The traumatic failure of both Maurice Greene and Michael Johnson to qualify for next month's Olympic 200 metres competition has left a gap which Greene's training partner, Ato Boldon, is swift to acknowledge. "Yeah. Real pity," he said yesterday, dead-panning at an assembled throng of press which promptly dissolved into a fit of nervous giggles.

The face of the man who stands most to benefit in Sydney from the absence of this illustrious pair registered satisfaction. Second question in and he was already on a roll.

Boldon is a compulsive. Compulsive about the statistics of a sport in which he has already made his mark by winning Olympic bronze medals at 100m and 200m in 1996 and adding a 200m world title a year later. Compulsive to behold as well, with a mind that works at least as fast as his legs and a challenging persona that puts one in mind at times of Bart Simpson, or perhaps even Eminem.

While the humour of his training partner can appear heavy footed or scripted - "if Michael Johnson's Superman, then I'm Kryptonite," - this 26-year-old former engineering student from Trinidad and Tobago has the fluent wit of a natural showman.

Despite the efforts of those organising today's Norwich Union British Grand Prix, where Boldon will compete against a 100m field including Britain's in-form Darren Campbell, as well as the out-of-form Dwain Chambers, he would not be drawn on the question of whether he would break the all-comers' record of 9.97 seconds. Not that such a time is remotely a problem for a man who has run frequently under 9.90sec, with a best time of 9.86 first recorded in 1998, the year he went to Kuala Lumpur in September and won the Commonwealth title. "If I run 9.96sec tomorrow, then great," he said. "But the main thing is to stay fit and healthy for the Olympics. Nothing matters until 23 September."

When the obvious question was asked yesterday, namely whether he would feel a 200m victory in Sydney would be devalued by the absence of both the world champion and world record holder at the distance, Boldon looked momentarily downwards with a wry grin. "That is not how I think of it at all," he said. "My concern is history and nothing else."

He referred instantly to the example of his compatriot Haseley Crawford, who took the Olympic 200m title in 1976. "For the last 24 years he's had to hear that Valery Borzov and Don Quarrie hadn't seen him in time because he was in lane one. But the last time I checked he had a stadium and a nice house because he won the gold medal. History won't be bothered about what happened at the US trials in Sacramento two weeks ago. History will record what I want it to record.
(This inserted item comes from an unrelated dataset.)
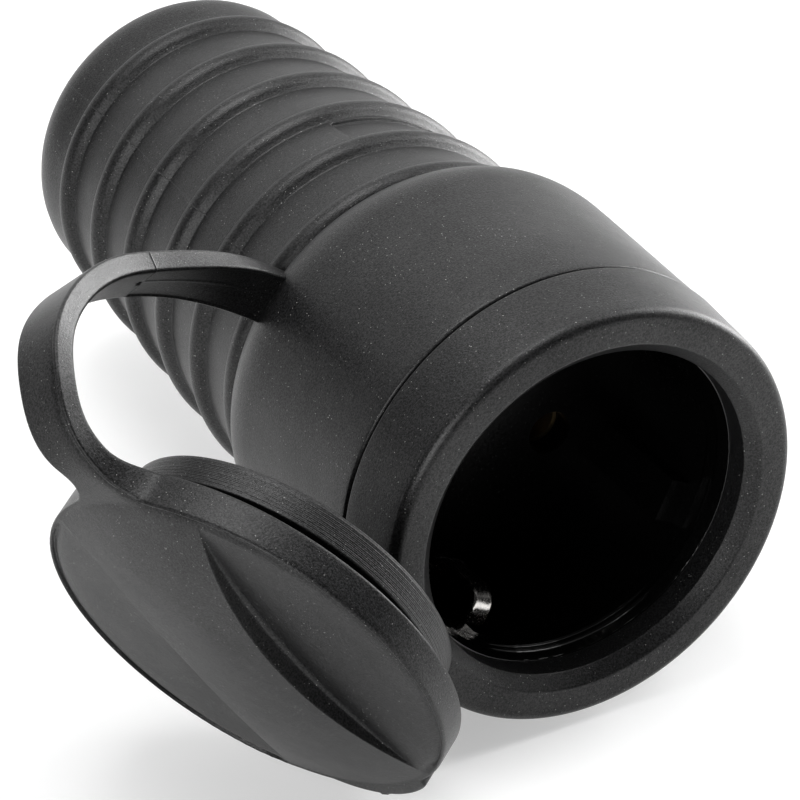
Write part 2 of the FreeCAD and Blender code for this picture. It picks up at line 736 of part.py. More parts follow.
def clamp_saddle():
    """Arched saddle that presses the cable on the shelf."""
    width = clamp_screw_spacing + pillar_size
    body = block((width, saddle_width, saddle_thick), (0, saddle_middle, pillar_top + saddle_thick / 2))
    arch_foot = Vector(0, saddle_middle - saddle_width / 2, pillar_top)
    body = body.fuse(rod(saddle_arch + saddle_thick, arch_foot, saddle_width))
    drop = saddle_arch + saddle_thick + overrun
    below = block((width + 2 * overrun, saddle_width + 2 * overrun, drop),
                  (0, saddle_middle, pillar_top - drop / 2))
    tunnel = rod(saddle_arch, Vector(0, saddle_middle - saddle_width, pillar_top), 2 * saddle_width)
    body = body.cut(below).cut(tunnel)
    for side in (-1, 1):
        hole = Vector(side * clamp_screw_spacing / 2, saddle_middle, pillar_top - overrun)
        hole_length = saddle_thick + 2 * overrun
        body = body.cut(rod(clamp_screw_radius + screw_slip, hole, hole_length, Vector(0, 0, 1)))
        seat = Vector(side * clamp_screw_spacing / 2, saddle_middle, pillar_top + saddle_thick)
        body = body.cut(rod(clamp_head_radius + slip, seat, saddle_arch + overrun, Vector(0, 0, 1)))
    return rolled(body.removeSplitter())


def clamp_screw(side):
    """Saddle screw that reaches down to its nut."""
    x = side * clamp_screw_spacing / 2
    low = shelf_level - shelf_thick - clamp_screw_tail
    head = pillar_top + saddle_thick
    up = Vector(0, 0, 1)
    body = rod(clamp_screw_radius, Vector(x, saddle_middle, low), head - low + overlap, up)
    body = body.fuse(rod(clamp_head_radius, Vector(x, saddle_middle, head), clamp_head_height, up))
    slot_run = 2 * (clamp_head_radius + overrun)
    slot = block((slot_run, slot_width, 2 * slot_depth), (x, saddle_middle, head + clamp_head_height))
    return rolled(body.cut(slot))


def clamp_nut(side):
    """Square nut in its pocket under the shelf."""
    x = side * clamp_screw_spacing / 2
    top = shelf_level - shelf_thick + nut_thick / 2
    body = block((nut_size, nut_size, nut_thick), (x, saddle_middle, top - nut_thick / 2))
    hole = Vector(x, saddle_middle, top - nut_thick - overrun)
    hole_length = nut_thick + 2 * overrun
    return rolled(body.cut(rod(clamp_screw_radius + screw_slip, hole, hole_length, Vector(0, 0, 1))))


def build():
    """All the pieces by name."""
    pieces = {"rubber_handle": rubber_handle(), "cap_with_strap": cap_with_strap(),
              "socket_insert": socket_insert(), "contact_carrier": contact_carrier(),
              "earth_bow": earth_bow(), "clamp_saddle": clamp_saddle()}
    for name, side in (("live", -1), ("neutral", 1)):
        pieces[name + "_contact"] = pin_contact(side)
        pieces[name + "_contact_spring"] = contact_spring(side)
    for name in ("live", "neutral", "earth"):
        pieces[name + "_terminal"] = terminal_cage(name)
        pieces[name + "_terminal_screw"] = terminal_screw(name)
    for number, label in enumerate(("upper", "lower")):
        pieces["carrier_screw_" + label] = carrier_screw(number)
    for side, label in ((-1, "left"), (1, "right")):
        pieces["clamp_screw_" + label] = clamp_screw(side)
        pieces["clamp_nut_" + label] = clamp_nut(side)
    return pieces


def write(pieces):
    """One file for each piece."""
    os.makedirs("parts", exist_ok=True)
    for name, shape in pieces.items():
        shape.exportStep("parts/" + name + ".step")


write(build())
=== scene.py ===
"""Looks of a splash-proof inline socket: black rubber, dark insert, nickelled clips and a pale studio."""
import json
import math

import bmesh
import bpy
import numpy as np
from mathutils import Matrix, Vector


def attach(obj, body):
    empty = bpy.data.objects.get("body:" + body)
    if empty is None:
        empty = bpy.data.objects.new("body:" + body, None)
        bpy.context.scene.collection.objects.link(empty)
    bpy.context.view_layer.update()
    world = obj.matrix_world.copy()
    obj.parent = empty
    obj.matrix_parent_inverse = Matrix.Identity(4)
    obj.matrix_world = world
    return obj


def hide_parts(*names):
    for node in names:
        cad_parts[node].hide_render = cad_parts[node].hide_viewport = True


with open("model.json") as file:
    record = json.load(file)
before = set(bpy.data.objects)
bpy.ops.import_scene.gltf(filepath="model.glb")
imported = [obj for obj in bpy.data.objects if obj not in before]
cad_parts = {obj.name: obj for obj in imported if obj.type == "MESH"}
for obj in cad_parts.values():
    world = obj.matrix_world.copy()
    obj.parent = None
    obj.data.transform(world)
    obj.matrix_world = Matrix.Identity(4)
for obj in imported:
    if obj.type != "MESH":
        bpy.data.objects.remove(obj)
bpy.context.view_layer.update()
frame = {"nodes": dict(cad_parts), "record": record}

MM = 0.001
WELD = 1e-6
scene = bpy.context.scene

# Sizes are in millimetres and angles in degrees. The axis is Y, the mouth faces -Y and Z is up.

# Mouth and collar of the handle
MOUTH_RADIUS = 20.5
MOUTH_BEVEL = 1.5
MOUTH_EDGE = 0.15
BEVEL_EDGE = 0.5
RIM_FRONT = -24.0
RIM_RADIUS = 26.0
COLLAR_RADIUS = 26.7
COLLAR_EDGE = 1.3
COLLAR_REAR = -14.3
SEAT_RADIUS = 23.6
SEAT_GAP = 0.2
FILLET = 0.35

# Moulded insert and plug well
WELL_RADIUS = 19.8
WELL_FRONT = -17.5
INSERT_FRONT = -19.6
INSERT_RADIUS = 21.3
INSERT_ROLL = 26.0

# Ring that carries the strap
SLEEVE_FRONT = -14.0
SLEEVE_REAR = 15.2
SLEEVE_FRONT_RADIUS = 26.6
SLEEVE_FRONT_EDGE = 0.4
SLEEVE_SHOULDER = 6.5
SLEEVE_SHOULDER_RADIUS = 27.15
SLEEVE_SHOULDER_ROUND = 3.0
SLEEVE_REAR_RADIUS = 25.1
SLEEVE_SWELL = 0.55
SLEEVE_SKIN = 25.0
SLEEVE_WAVE = 0.04
SWELL_STEPS = 12

# Grip with its ribs
GRIP_FRONT_RADIUS = 24.3
GRIP_FRONT_EDGE = 0.3
FIRST_RIB = 18.4
RIB_COUNT = 6
RIB_PITCH = 10.35
LAST_RIB = FIRST_RIB + (RIB_COUNT - 1) * RIB_PITCH
RIB_HEIGHT = 1.15
RIB_CREST = 1.5
RIB_BROW = 2.0
RIB_FLANK = 45.0
RIB_FILLET = 1.0
RIB_FOOT = ((0.0, -0.12), (0.02, 0.02), (0.08, 0.12))
BROW_STEPS = 9
CREST_STEPS = 7
FILLET_STEPS = 5
CREST_FRONT = 24.5
CREST_REAR = 21.3
GRIP_START = SLEEVE_REAR + 0.3
GRIP_SKIN = 19.0
GRIP_WAVE = 0.03

# Tail, cable entry and wiring chamber
TAIL_RADIUS = 20.9
TAIL_ROUND = 6.0
REAR_END = 82.55
REAR_FALL = 0.01
CABLE_HOLE = 5.5
CABLE_EDGE = 0.6
CHAMBER_REAR = 68.55
CHAMBER_REAR_RADIUS = 15.0
CHAMBER_FRONT_RADIUS = 20.0
BORE_RADIUS = 21.5
CARRIER_REAR = 15.0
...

Everything else is details."

Boldon was present in Sacramento as a TV interviewer and analyst, and described watching his friends go through the mill of a process which only awards places to the first three in each event as "an emotional rollercoaster". But even before Johnson and Greene had pulled up lame in the course of the 200m final, Boldon had already taken exception to the way in which the event as a whole was being portrayed in the media.

"Michael and Maurice were being portrayed as two gladiators. But there was a school of thought that said: 'Wait a moment! Hell-o!' I felt my own form before the US trials had signalled my re-arrival at the top level and I think I was a little insulted. Going to my car after the final everyone was coming up to me and saying: 'You can win now because Maurice and Michael won't be there'."

Boldon does not acknowledge that the event has diminished in value, although he describes the 100m - where Greene will seek to add the Olympic title to the world one he already holds - as being more important to him. Characteristically, Boldon justifies this by setting it in historical context. "Just take a look back to 1992, when the 100m was won by Linford Christie and the 200m by Mike Marsh. With all due respect to Mike, look who had the lasting legacy."

Boldon, however, shies away from saying that he will win an Olympic title - wise, perhaps, given his fitful competitive record. This, after all, was the man who ran 9.87sec easing down in the 100m quarter-finals at the 1997 world championships but failed even to win a medal when it came to the final.

Boldon is acutely aware of his national importance alongside his two friends and compatriots who are also at the peak of their own sports, Brian Lara and Dwight Yorke. "When I lose we have kids coming home in tears," he said. "When I win, it's celebration time."

His achievements thus far have been marked back home by his having an airliner named after him. Asked if there was anything his country could do to top that should he win in Sydney, he replied with a wide grin: "They can always do something else. I'd like three or four stadiums in my name to be built with great facilities." He added, with another twinkle: "and I'd like Tobago. Not necessarily in that order." A fresh ripple of mirth sounded in his ears. That roll. He was still on it.

* Javier Sotomayor has denied an allegation that he has tested positive for cocaine at least one more time since being banned last year. "Of course it is false, it is totally false," Cuba's world champion high jumper said after learning of the comments made by the IAAF vice-president, Arne Ljungqvist, two days after Sotomayor had his two-year suspension halved, allowing him to compete at the Sydney Olympics.